Rating: Summary: Who is watching me write this...and why? Review: I think the best science fiction compels you to contemplate the possibilities. With THE LIGHT OF OTHER DAYS, Arthur C. Clarke and Stephen Baxter have written a book that is terrifying. My humanities-based education does not offer the expertise to determine if the 'hard sci-fi' component of the book is adequate or accurate enough for those who focus on that aspect of the genre. My primary concern is not to have my luggage suspended in the time/space continuum. OTHER DAYS is speculative social commentary in the most classical sense, set not too far in the future. It poses the question of the exigencies relating to the elimination of all privacy, where the only security from your peers' inquisitiveness is non-verbalization of one's thoughts and considerations. It looks at a world where the very basis of everything we believe about religion, morality, government, politics and any other aspect of man's existence past or present, is open to intensive scrutiny, by anyone with the initiative to look. A society where trust is no longer an issue, it is an irrelevancy because truth is the only realistic alternative. Neither the premise nor the story are flawless. The characters are not well developed; the vision is that of Clarke and Baxter and represents but one possibility. Devout Christians may be troubled by some sections. Yet, for me this is a tale of the human spirit, a story that must be considered in the context of existent technological advances that inexorably adjust our values.

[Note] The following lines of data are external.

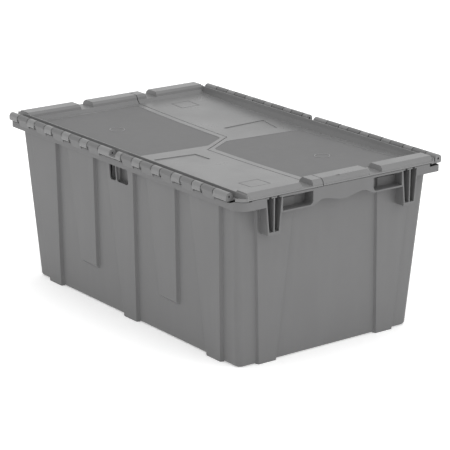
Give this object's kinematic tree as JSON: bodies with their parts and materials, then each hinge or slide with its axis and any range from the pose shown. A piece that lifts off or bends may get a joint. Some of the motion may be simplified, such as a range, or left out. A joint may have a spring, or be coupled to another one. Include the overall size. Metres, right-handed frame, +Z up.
{
  "type": "attached lid tote",
  "caption": "Tapered rectangular stacking tote with two half lids hinged on steel rods along its long sides, meeting at a zigzag seam, with a handle at each end.",
  "frame": {"origin": "middle of the base, on the plane the tote stands on", "axes": "+X along the length towards one end handle, +Y across the width, +Z up"},
  "size_m": [0.683, 0.4336, 0.3048],
  "materials": {
    "tub_plastic": "fine moulded texture, satin",
    "lid_plastic": "fine moulded texture, matt",
    "rod_steel": "drawn wire, dull"
  },
  "bodies": {
    "tub": {"tote_body": "tub_plastic", "hinge_rod_left_back": "rod_steel", "hinge_rod_left_front": "rod_steel", "hinge_rod_right_back": "rod_steel", "hinge_rod_right_front": "rod_steel"},
    "left_lid": {"lid_left": "lid_plastic"},
    "right_lid": {"lid_right": "lid_plastic"}
  },
  "joints": [
    {"name": "left_lid_hinge", "type": "hinge", "parent": "tub", "child": "left_lid", "pos_m": [0, -0.21, 0.297], "axis": [1, 0, 0], "range_deg": [0, 225]},
    {"name": "right_lid_hinge", "type": "hinge", "parent": "tub", "child": "right_lid", "pos_m": [0, 0.21, 0.297], "axis": [-1, 0, 0], "range_deg": [0, 225]}
  ]
}
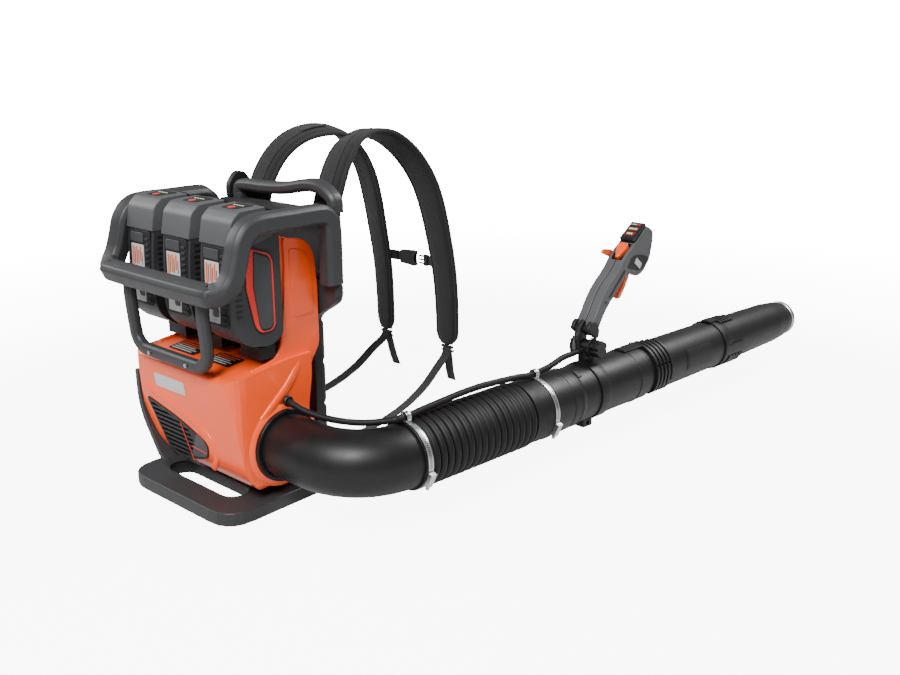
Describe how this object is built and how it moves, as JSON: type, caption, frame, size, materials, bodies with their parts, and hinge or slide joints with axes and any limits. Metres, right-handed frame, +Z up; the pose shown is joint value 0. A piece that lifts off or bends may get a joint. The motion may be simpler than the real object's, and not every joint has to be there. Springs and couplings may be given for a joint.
{
  "type": "backpack leaf blower",
  "caption": "Backpack leaf blower on a slotted base plate: battery packs in a bar guard, padded harness, elbow, ribbed hose and blow tube with a throttle handle.",
  "frame": {"origin": "middle of the base plate's underside, on the floor", "axes": "+Z up, -Y the battery face, +Y the side worn against the back and the way the blow tube points, +X the outlet side"},
  "size_m": [0.7559, 1.6718, 0.7052],
  "materials": {
    "battery_case": "grey caps on a black core",
    "black_plastic": "satin black",
    "board": "lacquered board",
    "bolt_steel": "zinc plated",
    "button_red": "moulded red",
    "cable_black": "corrugated sheath",
    "cell_sleeve": "shrink sleeve",
    "copper": "wound copper",
    "dark_grey": "fine-grained dark grey",
    "display_black": "glossy window",
    "foam": "woven cover over foam",
    "guard_grey": "fine-grained grey",
    "handle_grey": "grey with black overmould",
    "hose_rubber": "matte black",
    "mount_rubber": "matte black",
    "orange_shell": "glossy moulded orange",
    "orange_trim": "satin moulded orange",
    "ring_metal": "brushed",
    "steel": "stainless strip",
    "strap_fabric": "woven, piped edge",
    "tube_black": "satin black, fine grain",
    "webbing": "ribbed webbing"
  },
  "bodies": {
    "frame": {"base_plate": "dark_grey", "rubber_mounts": "mount_rubber", "back_frame": "dark_grey", "carry_handle": "guard_grey", "cage_upper": "guard_grey", "cage_lower": "guard_grey", "body_cover": "orange_shell", "battery_tower": "orange_shell", "side_intake": "dark_grey", "front_grille": "black_plastic", "volute_front": "black_plastic", "volute_rear": "black_plastic", "outlet_collar": "tube_black", "elbow_duct": "tube_black", "hose_clamp_near": "steel", "motor_stator": "copper", "motor_bearings": "bolt_steel", "controller_board": "board", "battery_rails": "black_plastic", "frame_bolts": "bolt_steel", "back_pad": "foam", "strap_left": "strap_fabric", "strap_right": "strap_fabric", "webbing_left": "webbing", "webbing_right": "webbing", "buckle_female": "black_plastic", "buckle_male": "black_plastic", "cable_near": "cable_black"},
    "fan": {"motor_rotor": "bolt_steel", "impeller": "black_plastic"},
    "hose_link": {"bellows_hose": "hose_rubber", "cable_middle": "cable_black"},
    "hose_end": {"hose_clamp_far": "steel", "swivel_cuff": "tube_black"},
    "blow_tube": {"first_pipe": "tube_black", "handle_clamp": "tube_black", "middle_pipe": "tube_black", "cable_far": "cable_black"},
    "nozzle": {"nozzle_pipe": "tube_black", "nozzle_ring": "ring_metal"},
    "handle": {"handle_left": "handle_grey", "handle_right": "handle_grey", "handle_display": "display_black"},
    "knob": {"clamp_knob": "tube_black"},
    "trigger": {"throttle_trigger": "orange_trim"},
    "cruise": {"cruise_lever": "orange_trim"},
    "thumb": {"thumb_button": "orange_trim"},
    "pack_left": {"battery_left": "battery_case", "cells_left": "cell_sleeve"},
    "gauge_left": {"button_left": "button_red"},
    "catch_left": {"latch_left": "black_plastic"},
    "pack_middle": {"battery_middle": "battery_case", "cells_middle": "cell_sleeve"},
    "gauge_middle": {"button_middle": "button_red"},
    "catch_middle": {"latch_middle": "black_plastic"},
    "pack_right": {"battery_right": "battery_case", "cells_right": "cell_sleeve"},
    "gauge_right": {"button_right": "button_red"},
    "catch_right": {"latch_right": "black_plastic"}
  },
  "joints": [
    {"name": "fan_spin", "type": "hinge", "parent": "frame", "child": "fan", "pos_m": [-0.01, 0, 0.172], "axis": [0, 1, 0], "continuous": true},
    {"name": "battery_slide_left", "type": "slide", "parent": "frame", "child": "pack_left", "axis": [0, 0, 1], "range_m": [0, 0.24]},
    {"name": "latch_lift_left", "type": "hinge", "parent": "pack_left", "child": "catch_left", "pos_m": [-0.1195, 0.003, 0.57], "axis": [-1, 0, 0], "range_deg": [0, 18], "stiffness_Nm_per_rad": 0.5, "springref_deg": -11.46},
    {"name": "gauge_press_left", "type": "slide", "parent": "pack_left", "child": "gauge_left", "axis": [0, 0, -1], "range_m": [0, 0.001], "stiffness_N_per_m": 400, "springref_m": -0.0015},
    {"name": "battery_slide_middle", "type": "slide", "parent": "frame", "child": "pack_middle", "axis": [0, 0, 1], "range_m": [0, 0.24]},
    {"name": "latch_lift_middle", "type": "hinge", "parent": "pack_middle", "child": "catch_middle", "pos_m": [0, 0.003, 0.57], "axis": [-1, 0, 0], "range_deg": [0, 18], "stiffness_Nm_per_rad": 0.5, "springref_deg": -11.46},
    {"name": "gauge_press_middle", "type": "slide", "parent": "pack_middle", "child": "gauge_middle", "axis": [0, 0, -1], "range_m": [0, 0.001], "stiffness_N_per_m": 400, "springref_m": -0.0015},
    {"name": "battery_slide_right", "type": "slide", "parent": "frame", "child": "pack_right", "axis": [0, 0, 1], "range_m": [0, 0.24]},
    {"name": "latch_lift_right", "type": "hinge", "parent": "pack_right", "child": "catch_right", "pos_m": [0.1195, 0.003, 0.57], "axis": [-1, 0, 0], "range_deg": [0, 18], "stiffness_Nm_per_rad": 0.5, "springref_deg": -11.46},
    {"name": "gauge_press_right", "type": "slide", "parent": "pack_right", "child": "gauge_right", "axis": [0, 0, -1], "range_m": [0, 0.001], "stiffness_N_per_m": 400, "springref_m": -0.0015},
    {"name": "hose_yaw", "type": "hinge", "parent": "frame", "child": "hose_link", "pos_m": [0.38268, 0.18257, 0.13], "axis": [0, 0, 1], "range_deg": [-20, 20], "deforming": ["bellows_hose", "cable_middle"]},
    {"name": "hose_pitch", "type": "hinge", "parent": "hose_link", "child": "hose_end", "pos_m": [0.403, 0.40163, 0.13], "axis": [0.9957, -0.0924, 0], "range_deg": [-3, 25], "deforming": ["cable_far", "cable_near"]},
    {"name": "tube_swivel", "type": "hinge", "parent": "hose_end", "child": "blow_tube", "pos_m": [0.41344, 0.51415, 0.13], "axis": [0.0924, 0.9957, 0], "range_deg": [-45, 45]},
    {"name": "nozzle_twist", "type": "hinge", "parent": "blow_tube", "child": "nozzle", "pos_m": [0.47043, 1.12851, 0.13], "axis": [0.0924, 0.9957, 0], "range_deg": [0, 20]},
    {"name": "handle_tilt", "type": "hinge", "parent": "blow_tube", "child": "handle", "pos_m": [0.406, 0.654, 0.224], "axis": [1, 0, 0], "range_deg": [-20, 25]},
    {"name": "knob_turn", "type": "hinge", "parent": "blow_tube", "child": "knob", "pos_m": [0.406, 0.654, 0.224], "axis": [1, 0, 0], "continuous": true},
    {"name": "trigger_pull", "type": "hinge", "parent": "handle", "child": "trigger", "pos_m": [0.406, 0.817, 0.37009], "axis": [-1, 0, 0], "range_deg": [0, 14], "stiffness_Nm_per_rad": 0.4, "springref_deg": -11.46},
    {"name": "cruise_turn", "type": "hinge", "parent": "handle", "child": "cruise", "pos_m": [0.387, 0.79934, 0.40023], "axis": [1, 0, 0], "range_deg": [0, 40]},
    {"name": "thumb_press", "type": "slide", "parent": "handle", "child": "thumb", "axis": [0, 0.809, -0.5878], "range_m": [0, 0.002], "stiffness_N_per_m": 500, "springref_m": -0.002}
  ]
}
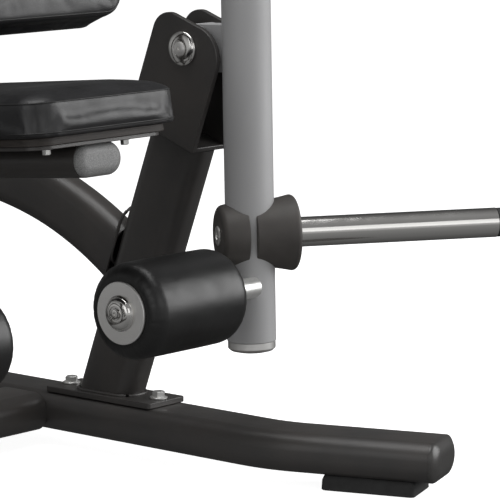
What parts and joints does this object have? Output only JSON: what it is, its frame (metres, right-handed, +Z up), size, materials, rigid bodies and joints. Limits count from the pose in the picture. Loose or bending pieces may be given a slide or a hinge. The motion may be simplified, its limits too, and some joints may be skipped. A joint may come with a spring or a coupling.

Rating: Summary: Light of Other Days Review: A bit shady on the physics. For example, if energy (in the form of light) can only travel in one direction, from the past to the present, as this book asserts, then what happens to that energy and what replaces it in the past and how does this effect the universal equilibrium equation that states that energy and matter cannot be created or destroyed. I would have liked to have seen questions like this answered in this book or at least addressed. Other than that, a good read.